In late August, the Five County Association had sent a letter to Sen. Jake Garn, R-Utah, objecting to the current proposal as short-sighted and lacking consideration for long-term economic benefits. Garn is pushing for the inclusion of coal interests on the Kaiparowitz Plateau in southern Utah as part of the land swap.

Carter said coal development on the plateau appears imminent anyway and including the controversial Kaiparowitz resources in the current plan could kill it for this congressional session.

Federal/state agreement on the trust lands issue now being considered could set precedent for later negotiation on trust lands that may be affected by wilderness designation - a valuable advantage for Utah, he said.

The most likely alternative - if the proposal now under consideration fails - is a lawsuit, Carter said. Utah is determined to resolve the problem so the trust lands can generate more money for education.

Under the current plan, the federal government has agreed to continue "payment-in-lieu-of-taxes" contributions to the counties that are heavily impacted by federal land holdings. If a lawsuit is undertaken, that advantage would almost certainly be lost, Carter said.

He reminded the southern officials that the trust land in the federal tracts is not now contributing anything to counties in which it is located and that it probably never will unless the state and federal governments can agree on a resolution.

Officials in the southern counties, where the bulk of the land being considered is located, feel that they are being asked to make a disproportionate sacrifice, said Sherrell Ott, Five County Association chairman and Garfield County commissioner.

"We would have liked the lands exchanged for something of value in our area," he said. Although children across the state would share equally in income generated from a swap, there would be no additional advantage to those counties from which the land is lost.

"We would sign on in two seconds if you put some of our priorities into the bill . . . We want some development," Ott said. Many of Utah's southern counties are suffering several economic stresses. Some school districts are on four-day weeks because funding is short.

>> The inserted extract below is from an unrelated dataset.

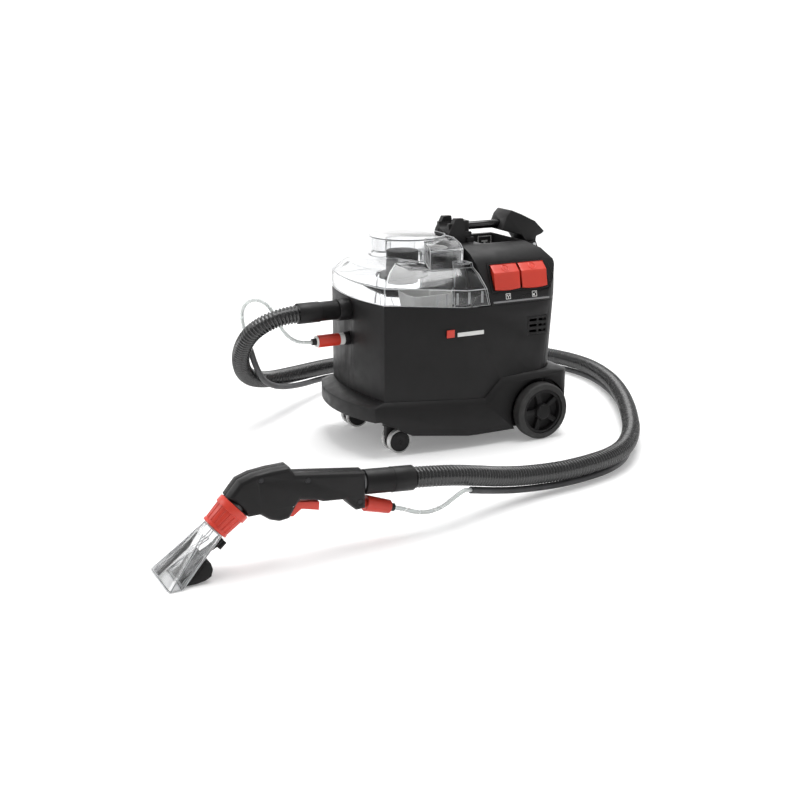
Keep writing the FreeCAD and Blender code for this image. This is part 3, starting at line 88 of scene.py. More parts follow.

The southern officials also objected to being left out of the planning process. Although county government has been represented on a task force working on the exchange, apparently local governments haven't been kept apprised of the evolving details.

Dee Hansen, director of the Department of Natural Resources, assured the association that the interests of southern Utah are not being ignored. He promised cooperation on those needs in exchange for support for the land exchange.

After lengthy discussion, the association agreed, with one abstention, to back the proposal.